The "very pessimistic" statement, as one Marine officer called it, was dated Aug. 16 and sent to Washington shortly after that, and has been discussed across the Pentagon and elsewhere in national security circles. "I don't know if it is a shock wave, but it's made people uncomfortable," said a Defense Department official who has read the report. Like others interviewed about the report, he spoke on the condition that he not be identified by name because of the document's sensitivity.

Devlin reports that there are no functioning Iraqi government institutions in Anbar, leaving a vacuum that has been filled by the insurgent group al-Qaeda in Iraq, which has become the province's most significant political force, said the Army officer, who has read the report. Another person familiar with the report said it describes Anbar as beyond repair; a third said it concludes that the United States has lost in Anbar.

Devlin offers a series of reasons for the situation, including a lack of U.S. and Iraqi troops, a problem that has dogged commanders since the fall of Baghdad more than three years ago, said people who have read it. These people said he reported that not only are military operations facing a stalemate, unable to extend and sustain security beyond the perimeters of their bases, but also local governments in the province have collapsed and the weak central government has almost no presence.

Those conclusions are striking because, even after four years of fighting an unexpectedly difficult war in Iraq, the U.S. military has tended to maintain an optimistic view: that its mission is difficult, but that progress is being made. Although CIA station chiefs in Baghdad have filed negative classified reports over the past several years, military intelligence officials have consistently been more positive, both in public statements and in internal reports. ...

"In the analytical world, there is a real pall of gloom descending," said Jeffrey White, a former analyst of Middle Eastern militaries for the Defense Intelligence Agency, who also had been told about the pessimistic Marine report. ...

Anbar is a key province; it encompasses Ramadi and Fallujah, which with Baghdad pose the greatest challenge U.S. forces have faced in Iraq. It accounts for 30 percent of Iraq's land mass, encompassing the vast area from the capital to the borders of Syria and Jordan, including much of the area that has come to be known as the Sunni Triangle. ...

Devlin's report is a work of intelligence analysis, not of policy prescription, so it does not try to suggest what, if anything, can be done to fix the situation. It is not clear what the implications would be for U.S. forces if Devlin's view is embraced by top commanders elsewhere in Iraq. U.S. officials are wary of simply abandoning the Sunni parts of Iraq, for fear that they could become havens for al-Qaeda and other terrorist groups.

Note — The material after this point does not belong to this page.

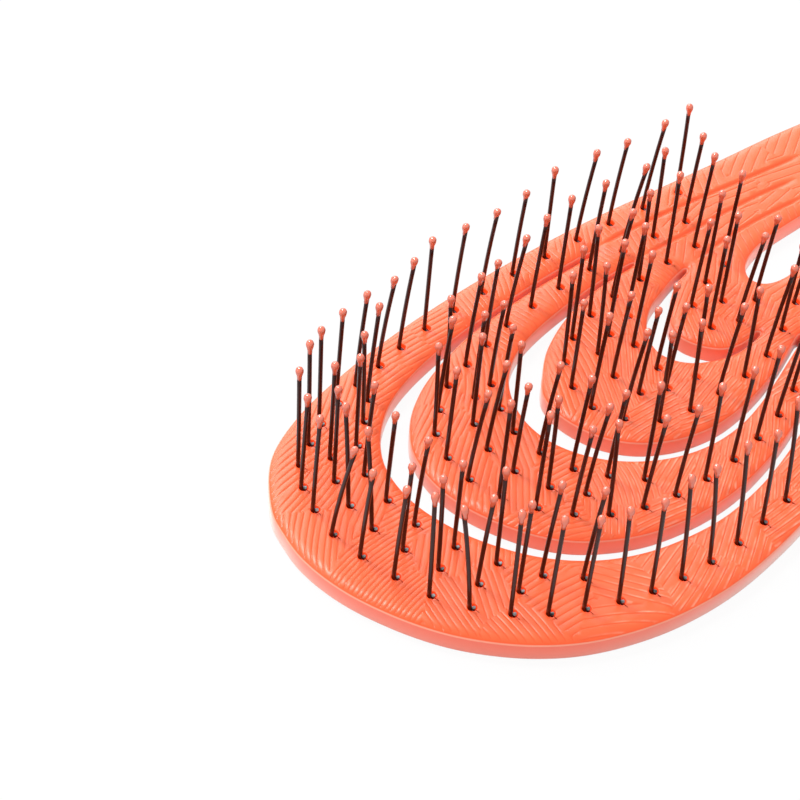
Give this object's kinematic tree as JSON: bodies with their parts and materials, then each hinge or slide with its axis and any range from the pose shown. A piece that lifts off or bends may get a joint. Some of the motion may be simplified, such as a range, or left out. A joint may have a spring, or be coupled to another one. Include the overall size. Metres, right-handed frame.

One possible solution would be to try to turn over the province to Iraqi forces, but that could increase the risk of a full-blown civil war. Shiite-dominated forces might begin slaughtering Sunnis, while Sunni-dominated units might simply begin acting independently of the central government.

8 Comments:

Anonymous Anonymous said...

Is it because Bush is so reckless with U.S. soldiers' lives and U.S.citizens' money that he won't pull out of Iraq; or is it because he's just doing what his corporate masters tell him to do -- (and they need U.S. style gov't security in order to plunder the oil wealth)?

-- I remember what I was doing 5 years ago today -- walking on my treadmill and watching Oprah or something and irritated as hell when they interrupted the programming... when I saw the first plane crash into the tower I thought: How could the pilot be so stupid? or did his steering wheel get jammed or something? When I saw the second tower fall I somehow knew that our world had been profoundly changed... Little did I know how much..


Dena

9/11/2006 12:30 PM  
Blogger Effwit said...

Bush simply refuses to admit any mistakes. It is a purely psychological thing with him. He has had that problem his whole life, according to people who have known him.

That weakness does play into the devious plans of his bosses, though.

9/11/2006 12:55 PM  
Blogger Meatball One said...

WTF? I take a power snooze when all is dandy and when I wake up everything is fubar. How did that happen?

9/11/2006 6:32 PM  
Blogger Effwit said...

M1:

They must not be telling the Marines about all the good news over there.

I have a feeling that Col. Devlin will have a devil of a time at his next promotion boards.

9/11/2006 7:27 PM  
Blogger Meatball One said...

The detail is in the devlin.

9/11/2006 7:53 PM  
Blogger Effwit said...

M1:

Maybe Daniel Webster will defend the Col. in any grievance hearing.

9/12/2006 7:19 AM  
Blogger Meatball One said...

(clever)

9/12/2006 1:23 PM  
Blogger Effwit said...

M1:

Yours was clever.

Mine was pretentious literary wankery.